Thursday, April 15, 2010

Spelling Implications

There is a good chance you've seen this graphic. If you have, stay with me, I may have a different take on this than you might expect. If you haven't seen this yet, enjoy!





If you are like most people, you could still read almost every single word without much hesitation.

The message was not lost.

Communication did in fact prevail!

So what can we learn from this?

Firstly, spelling may not be as important as my grade 8 Grammar-Nazi teacher might have thought it was. Because the first and last letters must be in proper place, I can't say spelling is entirely unimportant - but I think we can agree that if communication is our purpose, then a closer examination of the history of writing rubrics may indicate that spelling has received an inflated stature of importance.

Why?

Spelling is a very tangible skill. We can see it.

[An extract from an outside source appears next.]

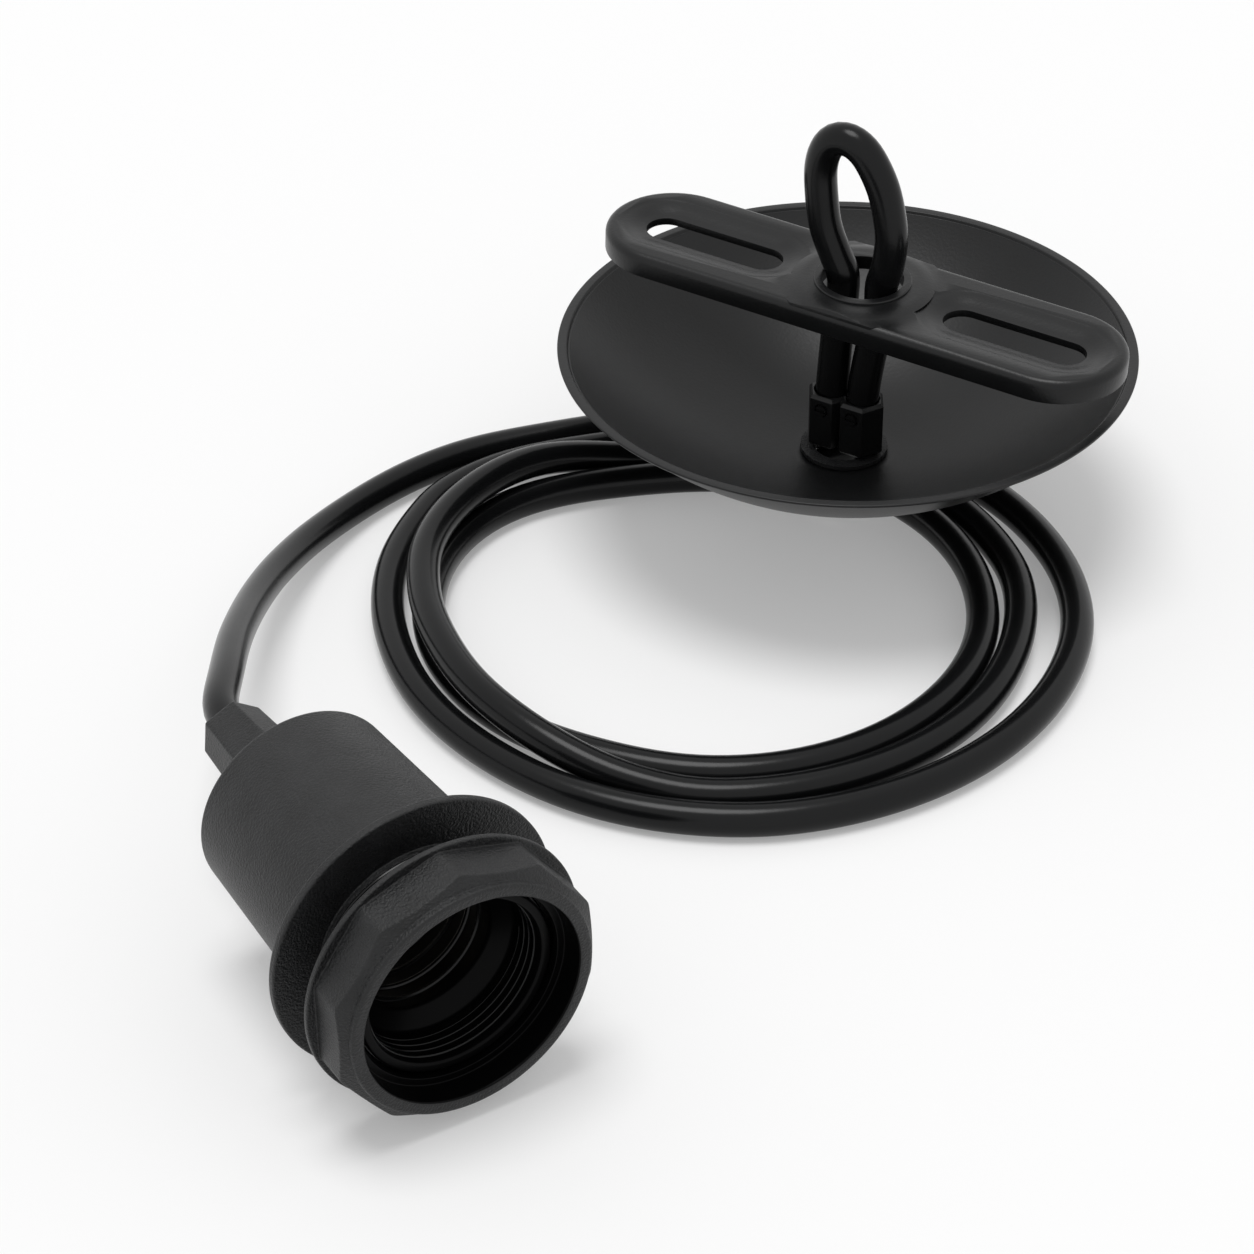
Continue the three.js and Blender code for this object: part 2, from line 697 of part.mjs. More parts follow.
// The holder's pieces stand on its own axis, which then lies down and turns
function holder() {
  const pieces = new THREE.Group();
  pieces.add(
    piece("holder_cap", holderCap(), TEXTURED_PLASTIC),
    piece("holder_skirt", holderSkirt(), TEXTURED_PLASTIC),
    piece("shade_ring", shadeRing(), TEXTURED_PLASTIC),
    piece("cable_grip_nut", gripNut(), TEXTURED_PLASTIC),
    piece("cable_grip_collet", gripCollet(), TEXTURED_PLASTIC),
    piece("contact_carrier", contactCarrier(), WHITE_CERAMIC),
    piece("centre_contact", centreContact(), BRASS),
    piece("side_contact", sideContact(), BRASS),
    piece("terminal_live", terminalBlock(true), BRASS),
    piece("terminal_neutral", terminalBlock(false), BRASS),
    piece("terminal_screw_live", terminalScrew(true), ZINC_STEEL),
    piece("terminal_screw_neutral", terminalScrew(false), ZINC_STEEL),
    piece("sheath_in_grip", sheathInGrip(), CORD_SHEATH),
    piece("core_live", core(true), BROWN_CORE),
    piece("core_neutral", core(false), BLUE_CORE),
  );
  pieces.rotation.x = Math.PI / 2 + HOLDER_TILT;
  const turned = new THREE.Group();
  turned.add(pieces);
  turned.rotation.z = HOLDER_YAW;
  const lowestEdge = FLANGE_RADIUS * Math.cos(HOLDER_TILT) - FLANGE_EDGE * Math.sin(HOLDER_TILT);
  turned.position.set(HOLDER_X, HOLDER_Y, lowestEdge);
  return turned;
}

// Heights in the dish, above the table
const DISH_FLOOR = CANOPY_RIM_HEIGHT - CANOPY_DEPTH;
const BUSH_TOP = DISH_FLOOR + CLEARANCE + BUSH_FLANGE_THICKNESS;
const CLAMP_BOTTOM = BUSH_TOP + CLEARANCE;

// The dish is part of a ball that starts at the flat seat and ends at the step under the lip
function dishArc(offset) {
  const rimRadius = CANOPY_RADIUS - CANOPY_LIP_WIDTH;
  const rise = CANOPY_DEPTH - CANOPY_STEP;
  const span = rimRadius ** 2 - CANOPY_FLAT_RADIUS ** 2;
  const centreHeight = (span + rise ** 2) / (2 * rise);
  const ballRadius = Math.hypot(centreHeight, CANOPY_FLAT_RADIUS);
  const start = Math.asin(CANOPY_FLAT_RADIUS / ballRadius);
  const end = Math.asin(rimRadius / ballRadius);
  return Array.from({ length: CANOPY_ARC_STEPS + 1 }, (_, k) => {
    const angle = THREE.MathUtils.lerp(start, end, k / CANOPY_ARC_STEPS);
    const radius = ballRadius + offset;
    return [radius * Math.sin(angle), DISH_FLOOR + centreHeight - radius * Math.cos(angle)];
  });
}

function canopy() {
  const top = CANOPY_RIM_HEIGHT;
  const lipInner = CANOPY_RADIUS - CANOPY_LIP_WIDTH;
  const profile = [
    [CANOPY_HOLE_RADIUS, DISH_FLOOR - CANOPY_SHEET],
    ...dishArc(CANOPY_SHEET),
    [CANOPY_RADIUS - CANOPY_SHEET / 2, top - CANOPY_SHEET],
    [CANOPY_RADIUS, top - CANOPY_SHEET / 2],
    [CANOPY_RADIUS, top],
    [lipInner + CANOPY_SHEET / 2, top],
    [lipInner + CANOPY_SHEET / 4, top - CANOPY_STEP],
    ...dishArc(0).reverse(),
    [CANOPY_HOLE_RADIUS, DISH_FLOOR],
  ];
  return revolve(profile, CANOPY_FACETS);
}

function canopyBush() {
  const under = DISH_FLOOR - CANOPY_SHEET - CLEARANCE;
  const over = DISH_FLOOR + CLEARANCE;
  const body = CANOPY_HOLE_RADIUS - CLEARANCE;
  return revolve([
    [BUSH_BORE_RADIUS, under - BUSH_FLANGE_THICKNESS],
    [BUSH_FLANGE_RADIUS, under - BUSH_FLANGE_THICKNESS],
    [BUSH_FLANGE_RADIUS, under],
    [body, under],
    [body, over],
    [BUSH_FLANGE_RADIUS, over],
    [BUSH_FLANGE_RADIUS, BUSH_TOP],
    [BUSH_BORE_RADIUS, BUSH_TOP],
  ]);
}

// The raised round about the hole reaches the long edges and lifts them a little
function bracketBoss(halfStraight, endRadius) {
  const cone = revolve(
    [
      [0, -BRACKET_SHEET / 2],
      [BRACKET_BOSS_FOOT, -BRACKET_SHEET / 2],
      [BRACKET_BOSS_FOOT, 0],
      [(BRACKET_BOSS_FOOT + BRACKET_BOSS_RADIUS) / 2, BRACKET_BOSS_HEIGHT / 2],
      [BRACKET_BOSS_RADIUS, BRACKET_BOSS_HEIGHT],
      [0, BRACKET_BOSS_HEIGHT],
    ],
    HOLDER_FACETS,
  );
  const rim = cylinder(
    BRACKET_HOLE_RADIUS + HOLE_RIM_WIDTH,
    0,
    BRACKET_BOSS_HEIGHT + HOLE_RIM_HEIGHT,
    HOLDER_FACETS,
  );
  const within = slotLoft(0, halfStraight, [
    [-BRACKET_SHEET, endRadius - BOSS_FOOT_INSET],
    [0, endRadius - BOSS_FOOT_INSET],
    [BRACKET_BOSS_HEIGHT + THROUGH, endRadius - BOSS_TOP_INSET],
  ]);
  return cone.intersect(within).add(rim);
}

// The pressed dish around a slot, lowered by the sheet's thickness for its underside
function slotDish(side, drop) {
  const slotRadius = SLOT_WIDTH / 2;
  const centre = (side * (SLOT_START + SLOT_END)) / 2;
  const halfLength = (SLOT_END - SLOT_START) / 2 - slotRadius;
  const spread = SLOT_DISH_RADIUS - slotRadius;
  const levels = SLOT_DISH_ROUNDING.map(([down, out]) => [
    -down * SLOT_DISH_DEPTH - drop,
    slotRadius + out * spread + drop / 2,
  ]);
  levels.push([CLEARANCE - drop, SLOT_DISH_RADIUS + drop / 2]);
  return slotLoft(centre, halfLength, levels);
}

function slotHole(side) {
  const slotRadius = SLOT_WIDTH / 2;
  const centre = (side * (SLOT_START + SLOT_END)) / 2;
  const halfLength = (SLOT_END - SLOT_START) / 2 - slotRadius;
  return slotLoft(centre, halfLength, [[-BRACKET_HEIGHT - THROUGH, slotRadius], [THROUGH, slotRadius]]);
}

function ceilingBracket() {
  const endRadius = BRACKET_WIDTH / 2;
  const halfStraight = BRACKET_LENGTH / 2 - endRadius;
  const innerRadius = endRadius - BRACKET_SHEET;
  const crown = CROWN_ROUNDING.map(([up, inward]) => [
    (up - 1) * BRACKET_CROWN,
    endRadius - inward * BRACKET_CROWN,
  ]);
  const outside = slotLoft(0, halfStraight, [[-BRACKET_HEIGHT, endRadius], ...crown]);
  const hollow = slotLoft(0, halfStraight, [
    [-BRACKET_HEIGHT - THROUGH, innerRadius],
    [-BRACKET_SHEET - BRACKET_CROWN / 2, innerRadius],
    [-BRACKET_SHEET, innerRadius - BRACKET_CROWN / 2],
  ]);
  let bracket = outside.subtract(hollow).add(bracketBoss(halfStraight, endRadius));
  for (const side of [1, -1]) {
    bracket = bracket.add(slotDish(side, BRACKET_SHEET)).subtract(slotDish(side, 0)).subtract(slotHole(side));
  }
  const hole = cylinder(
    BRACKET_HOLE_RADIUS,
    -BRACKET_HEIGHT - THROUGH,
    BRACKET_BOSS_HEIGHT + HOLE_RIM_HEIGHT + THROUGH,
    HOLDER_FACETS,
  );
  return bracket
    .subtract(hole)
    .rotate([0, BRACKET_TILT, BRACKET_TURN])
    .translate([BRACKET_X, BRACKET_Y, BRACKET_TOP]);
}

// Where each leg of the loop stands in the clamp, the incoming one first
const LEG_X = [STEM_SHIFT + LEG_SPREAD, STEM_SHIFT - LEG_SPREAD];
const SET_SCREW_HEIGHT = CLAMP_BOTTOM + SET_SCREW_RISE;

function cordClamp() {
  const top = CLAMP_BOTTOM + CLAMP_HEIGHT;
  const six = (radius, z) => polygon(6, radius, z, 0);
  const lobe = loft([
    six(CLAMP_CORNER - CLAMP_EDGE, CLAMP_BOTTOM),
    six(CLAMP_CORNER, CLAMP_BOTTOM + CLAMP_EDGE),
    six(CLAMP_CORNER, top - CLAMP_EDGE),
    six(CLAMP_CORNER - CLAMP_EDGE, top),
  ]);
  const passage = tube(LOOP_POINTS, CORD_BORE_RADIUS, CORD_SIDES, LOOP_STEPS);
  const sleeve = lobe.translate([LEG_X[0], 0, 0]).add(lobe.translate([LEG_X[1], 0, 0]));
  const tailEnd = LOOP_POINTS.at(-1)[2] - CLEARANCE;
  const tailRoom = cylinder(CORD_BORE_RADIUS, tailEnd, top + THROUGH).translate([LEG_X[1], 0, 0]);
  const waist = block([LEG_X[1], LEG_X[0]], [-CORE_RADIUS, CORE_RADIUS], [tailEnd, top + THROUGH]);
  let clamp = sleeve.subtract(passage).subtract(tailRoom).subtract(waist);
  for (const x of LEG_X) {
    const hole = setScrewBody(SET_SCREW_RADIUS + CLEARANCE, 0, CLAMP_CORNER);
    clamp = clamp.subtract(hole.translate([x, 0, 0]));
  }
  return clamp;
}

// A short round body through the clamp's near wall
function setScrewBody(radius, inner, outer) {
  return cylinder(radius, inner, outer)
    .rotate([90, 0, 0])
    .translate([0, 0, SET_SCREW_HEIGHT]);
}

function setScrew(x) {
  const tip = CORD_RADIUS + CLEARANCE;
  const crown = tip + SET_SCREW_LENGTH;
  const reach = SET_SCREW_RADIUS + THROUGH;
  const groove = block(
    [-reach, reach],
    [-crown - THROUGH, -crown + SCREW_SLOT],
    [SET_SCREW_HEIGHT - SCREW_SLOT / 2, SET_SCREW_HEIGHT + SCREW_SLOT / 2],
  );
  return setScrewBody(SET_SCREW_RADIUS, tip, crown).subtract(groove).translate([x, 0, 0]);
}

function cordLoop() {
  return tube(LOOP_POINTS, CORD_RADIUS, CORD_SIDES, LOOP_STEPS);
}

// The canopy's pieces share its axis; the bracket, loop and clamp share one direction
function ceilingEnd() {
  const stem = new THREE.Group();
  stem.add(
    piece("canopy", canopy(), PAINTED_STEEL),
    piece("canopy_bush", canopyBush(), TEXTURED_PLASTIC),
    piece("ceiling_bracket", ceilingBracket(), PAINTED_STEEL),
    piece("cord_loop", cordLoop(), CORD_SHEATH),
    piece("cord_clamp", cordClamp(), PAINTED_STEEL),
    piece("clamp_screw_right", setScrew(LEG_X[0]), PAINTED_STEEL),
    piece("clamp_screw_left", setScrew(LEG_X[1]), PAINTED_STEEL),
  );
  stem.position.set(CANOPY_X, CANOPY_Y, 0);
  stem.rotation.z = STEM_YAW;
  return stem;
}

function aroundCoil(azimuth, radius) {
  const angle = THREE.MathUtils.degToRad(azimuth);
  return new THREE.Vector2(COIL_X + radius * Math.cos(angle), COIL_Y + radius * Math.sin(angle));
}

function coilOutline(points) {
  const line = new THREE.SplineCurve(points.map(([azimuth, radius]) => new THREE.Vector2(azimuth, radius)));
  return line.getPoints(COIL_STEPS).map((p) => aroundCoil(p.x, p.y));
}

// The coil's outer form: a flat ring of its three turns, stepped where the lead joins and the riser leaves
function cordCoil() {
  const ring = new THREE.Shape(coilOutline(COIL_OUTER));
  ring.holes.push(new THREE.Path(coilOutline(COIL_INNER).reverse()));
  const flat = solid(new THREE.ExtrudeGeometry(ring, { depth: CORD_DIAMETER, bevelEnabled: false }));
  const arc = (radius) =>
    Array.from({ length: CROSSING_STEPS + 1 }, (_, k) =>
      aroundCoil(THREE.MathUtils.lerp(CROSSING_START, CROSSING_END, k / CROSSING_STEPS), radius),
    );
  const band = new THREE.Shape([...arc(CROSSING_INNER), ...arc(CROSSING_OUTER).reverse()]);
  const height = CORD_DIAMETER * 2 - CLEARANCE;
  return flat.add(solid(new THREE.ExtrudeGeometry(band, { depth: height, bevelEnabled: false })));
}

function cordRiser() {
  const points = RISER_POINTS.map(([azimuth, radius, z]) => [...aroundCoil(azimuth, radius).toArray(), z]);
  return tube(points, CORD_RADIUS, CORD_SIDES, RISER_STEPS);
}

// The rigid pieces' box is centred over the origin
const CENTRING_SHIFT = new THREE.Vector3(0.75, -0.1, 0);

const root = new THREE.Group();
root.position.copy(CENTRING_SHIFT);
root.add(
  holder(),
  ceilingEnd(),
  piece("cord_lead", tube(LEAD_POINTS, CORD_RADIUS, CORD_SIDES, LEAD_STEPS), CORD_SHEATH),
  piece("cord_coil", cordCoil(), CORD_SHEATH),
  piece("cord_riser", cordRiser(), CORD_SHEATH),
);

export default root;
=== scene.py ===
"""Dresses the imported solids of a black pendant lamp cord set: holder, coiled cord, canopy and bracket."""

import json
import math

import bmesh
import bpy
from mathutils import Matrix, Vector


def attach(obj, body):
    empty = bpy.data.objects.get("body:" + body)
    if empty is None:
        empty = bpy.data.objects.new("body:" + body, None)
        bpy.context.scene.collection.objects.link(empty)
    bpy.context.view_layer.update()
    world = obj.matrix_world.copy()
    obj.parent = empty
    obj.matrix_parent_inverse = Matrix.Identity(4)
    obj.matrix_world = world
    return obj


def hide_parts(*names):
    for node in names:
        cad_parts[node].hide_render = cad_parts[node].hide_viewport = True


bl_info = {
    "name": "Pendant Cord Set",
    "version": (1, 0, 0),
    "blender": (4, 5, 0),
    "location": "View3D > Sidebar > Cord Set",
    "description": "Builds the smooth, finished pieces of a pendant lamp cord set on its packed solids",
    "category": "Object",
}

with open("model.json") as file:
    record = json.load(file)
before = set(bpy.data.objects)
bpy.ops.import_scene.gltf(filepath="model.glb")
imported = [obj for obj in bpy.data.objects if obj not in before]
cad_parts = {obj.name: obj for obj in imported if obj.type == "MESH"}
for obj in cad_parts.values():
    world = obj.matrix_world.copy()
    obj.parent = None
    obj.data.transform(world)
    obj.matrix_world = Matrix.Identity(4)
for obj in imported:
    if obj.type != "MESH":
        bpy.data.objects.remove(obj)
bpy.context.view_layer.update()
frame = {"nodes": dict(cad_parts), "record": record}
MM = 0.001

# Places shared with the solids, in millimetres and degrees
HOLDER_CENTRE = (-52.05, -105.35, 28.71)
HOLDER_YAW = 32.24
HOLDER_TILT = 1.57
STEM_CENTRE = (32.65, 74.4, 0.0)
STEM_YAW = -30.6
BRACKET_CENTRE = (2.29, 1.5, 57.0)
BRACKET_TURN = 0.5
BRACKET_TILT = 1.3
COIL_CENTRE = (1.9, 32.45)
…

We can measure it. We can count it.

If you are teaching writing, and you feel the need to quantify something, would you rather measure spelling or creativity?

However, before we throw spelling on the discard pile, let's try and figure out why spelling may still be something worth teaching.

If my blog maintained its quality content but was asblutely rdidled whit msitekas, would anything change?

As nice as you may be, I have a feeling you might make some serious judgments on my intelligence (or lack of) and it is entirely plausible that my inability to spell might annoy you to the point that you wouldn't return. However, I am a full time teacher, and I only blog when I have time to and so I know every post has mistakes - and yet, I know I have returning readers. Interesting!

Resumes written with this kind of spelling might still get the content across, but may be responsible for having it fall off the table and into a waste basket.

However, people do not become good spellers by being bullied or scared into being so.

Students must be provided with an opportunity to play with language. They must feel comfortable with spelling words wrong, and we, the teacher, are responsible for providing them with a learning environment that allows kids to see school as an opportunity to figure things out - to make mistakes and bump up against their limits. Perseverance in the face of failure may be one of the most important attributes a successful learner can adopt.

If we pursue our student's spelling skills with such dictatorial fervor as my grade 8, Grammar-Nazi teacher, we risk sabatoging the enitre learning operation.

Here's what I mean.

Which would you prefer a student to write:



OR



At what cost are we willing to gain ultimate precision in spelling?

If the point of school is to show how good you are, why would you waste your time taking risks that might show how good you're not?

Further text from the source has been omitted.